ADRIAN GONZALEZ, Red Sox 1B
Gonzalez lived up to his billing in his first season in Boston, in 2011, hitting .338 with 27 home runs, 117 RBIs and an OPS of .957 after coming over from San Diego. This year has been a different story for the 30-year-old, who started 18 games in rightfield to keep the now-traded Kevin Youkilis in the lineup. Through Sunday, Gonzalez was on pace for career lows in average (.272), homers (six) and OPS (.730).

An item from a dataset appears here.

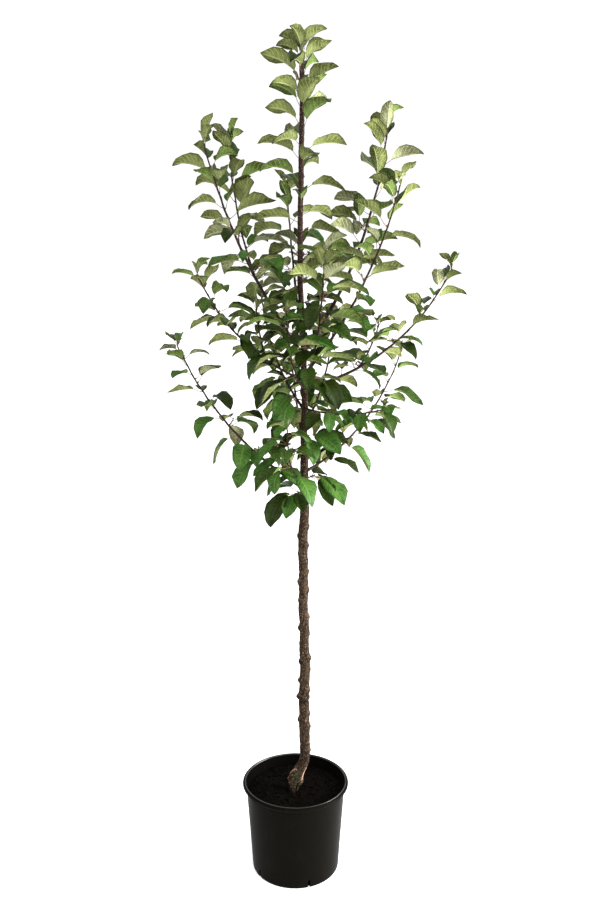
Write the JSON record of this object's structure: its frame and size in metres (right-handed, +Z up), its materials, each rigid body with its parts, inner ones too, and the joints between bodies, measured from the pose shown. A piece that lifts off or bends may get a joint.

"He's just trying to pick up for the other losses [the Red Sox] had, injuries, lack of production. I think he's just pressed a little bit. There's nothing wrong with him physically. They have him back at first now. Not only can moving guys around hurt you defensively, but it can affect players offensively. He's one of the best. He'll be fine."
TIM LINCECUM, Giants SP
June 27 represented a step in the right direction for the two-time Cy Young Award winner, but seven shutout innings against the Dodgers lowered Lincecum's ERA only to 5.60 (101st among 106 qualifiers) while lifting his record to 3--8. The 28-year-old righthander has, as usual, more than one strikeout per inning, but his command has deteriorated: He was walking a career-high 4.7 batters per nine at week's end.
"He's really having trouble controlling his fastball. Pitchers just go through slumps—wear and tear on the arm over the years. And he's not the biggest guy [5'11", 175 pounds] in the world. If I could pinpoint his problem, I'd talk to the Giants and see if I could get hired. He's going to come back. I would say it's just a stage he's going through."
ADAM LIND, Blue Jays 1B
In 2009, at age 25, Lind hit .305 with 35 home runs and 114 RBIs. His production declined in '10 and '11 and reached its nadir early this season: He was batting .186 with three home runs and 11 RBIs through May 16 when Toronto banished him to Triple A. After hitting .392 with a 1.112 OPS in 32 games with Las Vegas, Lind was recalled on June 25 and was hitting .250 with two homers and four RBIs in six games back.
"There are a lot of similarities in his struggles with those of another Adam—Dunn—last year: Things start going wrong, your frustration mounts, and it snowballs. He did well in Triple A, and I think he rebounds. Though 35 home runs, I don't think that's him—more 20 to 25, with a higher average."
The Next Wave
These three top prospects are the next in line to receive the call and make their major league debuts
WIL MYERS, Royals, IF/OF
Scouts agree that Myers (right), 21, is the best hitting prospect in the minors. For the season the catcher turned outfielder was batting .329, with 27 homers, 71 RBIs and an OPS of 1.096. He could get a call-up this month.
DANNY HULTZEN, Mariners, SP
The lefthanded Hultzen, 22, was the most polished pitcher in the 2011 draft and his 1.75 ERA in 15 minor league starts has him positioned to be the second player from the '11 class (after Arizona pitcher Trevor Bauer) to reach the majors.
MIKE OLT, Rangers, IF
Texas has been making do with Mike Napoli and Michael Young at first. The team could turn to Olt, a 2010 first-rounder, who hit .300 with 21 homers and 60 RBIs through his first 72 games with Double A Frisco.